木場さんがチーフバーテンダーを務める「Bar 夜香木」(熊本)のコンセプトは「土地のものを使うこと」。だからこそ九州の代表的なスピリッツである焼酎を使ってカクテルをつくりたい想いは大前提においているといいます。木場さんもまた、日本の、九州の現場に来て、感じてもらうことが重要だと感じていると語りました。
〈▲ 熊本の「Bar 夜香木」のチーフバーテンダー木場進哉さん〉Photo:Sonia Cao
「今、焼酎メーカーのみなさんは海外で積極的にプロモーションを頑張っています。それも大切だと思うけど、やっぱりバーテンダーさんたちに実際に見に来てもらうことが大事だと思っています。九州の雰囲気や、作っている現場、人々を見ていただいて、思い入れを持ってもらい自国でストーリーを話してもらうことで、焼酎の価値が広がるのではないでしょうか。
Bar夜香木のコンセプトは、土地のものを使うこと。だから九州の代表的なスピリッツである焼酎を使ってカクテルをつくるのは大前提です。九州に生まれ育っていると、焼酎って小さいときに親戚とかじいちゃんが飲んで、一升瓶が部屋に転がっているような印象が強いのもあって、特に若い人には飲まず嫌いも多いと感じています。僕たちはそれを払拭して、焼酎ってかっこいいし、美味しいものだとお客様に再提案したい。
実際、焼酎は苦手な方でも焼酎カクテルを飲んでもらうと「こんな感じになるんですね」って驚かれて、そこから炭酸割だったりロックだったり、より素材そのものを飲んでみようとなります。僕たちは、そういう“入口”になりたいんです」
〈▲ Bar夜香木 焼酎ベースのピスタチオとエスプレッソのカクテル〉
「そうそう、ジュリア百瀬さんが先ほどセミナーで語っていた『日本の焼酎を海外に売るために、相手にあわせなくていい、そのままでいい』という意見は印象に残りました。もちろん革新すべきところもあると思いますが、自分たちがやってきた伝統、ラベル、プライドを持って“今の状態”でいかに売っていくかを考えるほうが、単純にかっこいいと思えました」(木場さん)
2024年12月5日、本格焼酎や泡盛、日本酒など「日本の伝統的なこうじ菌を使った酒造り技術」がユネスコ無形文化遺産に登録されました。日本の酒類の輸出高は2022年以降に1300億円を超え、2014年に輸出高40億円だったウイスキーが、2023年には500億円と10倍になり日本酒の輸出高を超えています。
しかし焼酎は2014年の16億円から横ばいに近い17億円にとどまっています。この状況を「焼酎には受け入れられる可能性がない」と思うのか、いや「焼酎には“のびしろ”しかない」と思うのか。
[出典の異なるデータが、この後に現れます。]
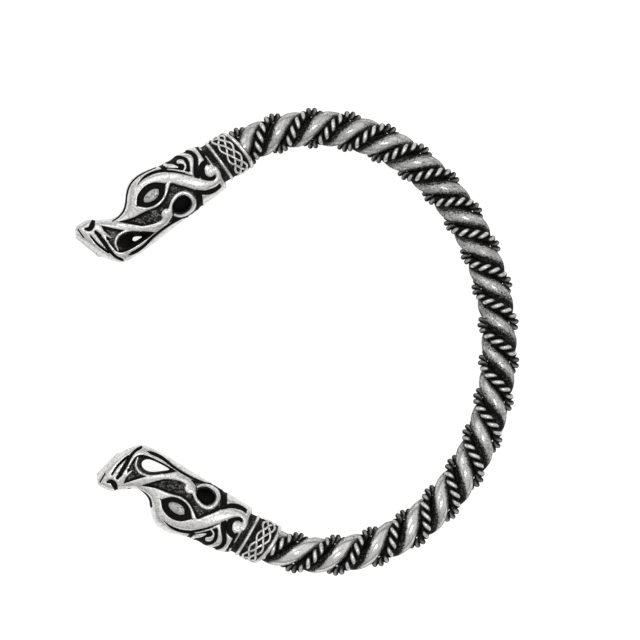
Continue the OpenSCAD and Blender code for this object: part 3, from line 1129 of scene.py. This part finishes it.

クオリティーズは後者でありたい。
このイベントを通して、地元九州の人が焼酎の持つ本物性が世界的にも価値あるものであると思えました。この独自の味を、ポテンシャルを引き出していく新たなチャレンジを、私たち九州人が、どう積み上げていけるのかが焼酎の未来を変えるのではないでしょうか。